Looking at her film roles so far, Matt acknowledges that his sister has become more of a comedic actress and that she’s “totally funny now that she doesn’t worry about it anymore.”
Oh, and he loved the scene when she was hit by a bus in the bruising, body count of a movie, Final Destination.
“That was awesome,” he says. “She called me the day they were filming that. They had her stuck in a full-body cast, because in the original edit her body was supposed to explode and her head fly off. … She gets to do all the stuff I’ve always wanted to.”
“One of the amazing things about my sister is that she’s totally mellow,” he adds. “She is still herself; she hasn’t gotten into the young-Hollywood-starlet thing. It’s just work for her—then she likes to be with her family and friends. It can really get the better of some people, but she handles it.”
Matt’s commercial—look for the guy talking on the cell phone—should begin airing in a month.

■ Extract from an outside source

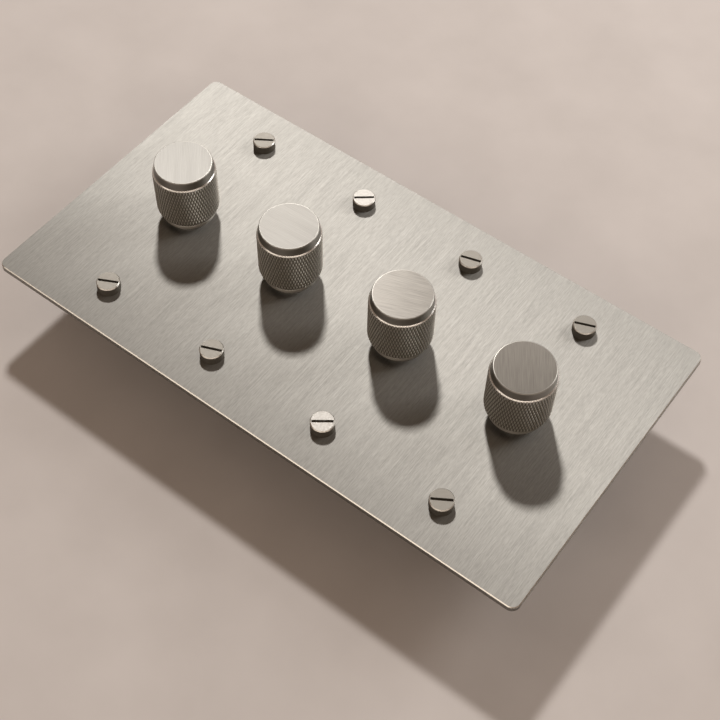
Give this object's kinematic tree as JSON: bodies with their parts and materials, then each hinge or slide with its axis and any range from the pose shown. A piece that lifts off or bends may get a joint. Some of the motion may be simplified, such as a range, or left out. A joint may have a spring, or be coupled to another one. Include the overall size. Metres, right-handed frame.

In retrospect, one can’t help but feel a certain pride when rereading the Newsweek piece—that a young woman with such a pure attitude toward acting as an art could summon the work ethic and lucky breaks needed to reach her dream, a dream sought by millions and one that she eloquently sums up: "As long as I can express myself through my art, I will be happy. … I don’t want to be famous, I just want to be an actor."